I regret to add that the freedmen's prospects for the coming year did not appear flattering. The uncertainty of their titles. caused them deep trouble and discouragement, and they did not exhibit much energy in improving lands which might be taken from them at any moment. The feeling, "This is my home and my children's," seemed no longer to inspire them. The majority were at work; but others were sullenly waiting to see what the government would do.

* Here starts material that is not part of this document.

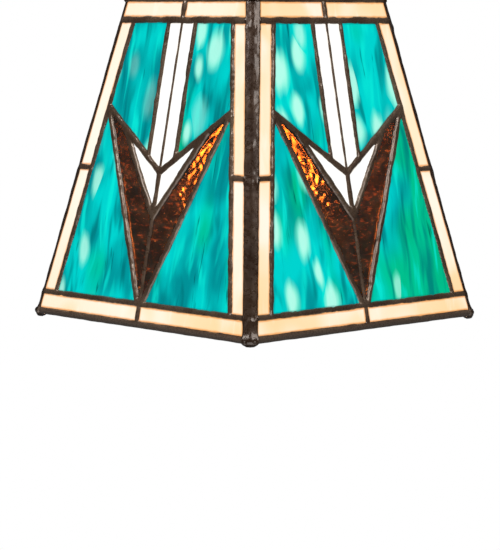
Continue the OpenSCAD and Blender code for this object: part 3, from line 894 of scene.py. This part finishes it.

This whole question is one of great embarrassment and

difficulty, and it is not easy to say how it should be decided The plan proposed by Congress, of securing to the freedmen the possession of the lands for three years, did not seem to me a very wise one. It would take them about three years,

under the most favorable circumstances, to overcome the obstacles against which their poverty and inexperience would have to struggle; and the knowledge that, after all, those homes were not to be permanently their own, would tend to discourage industry and promote vagabondism. It would be better to remove them at once, if they are to be removed at all; but then the question presents itself, can a great and magnanimous government afford to break its pledges to these helpless and unfortunate people?

On the other hand, to make their titles perpetual, is to give over to uncertain cultivation, by a race supposed to exist only for the convenience of another, the most valuable cotton-lands of those States, for it is here alone that the incomparable long-fibred "Sea-Island" staple is produced, a conclusion deemed inadmissible and monstrous, especially by the Rebel owners of the lands.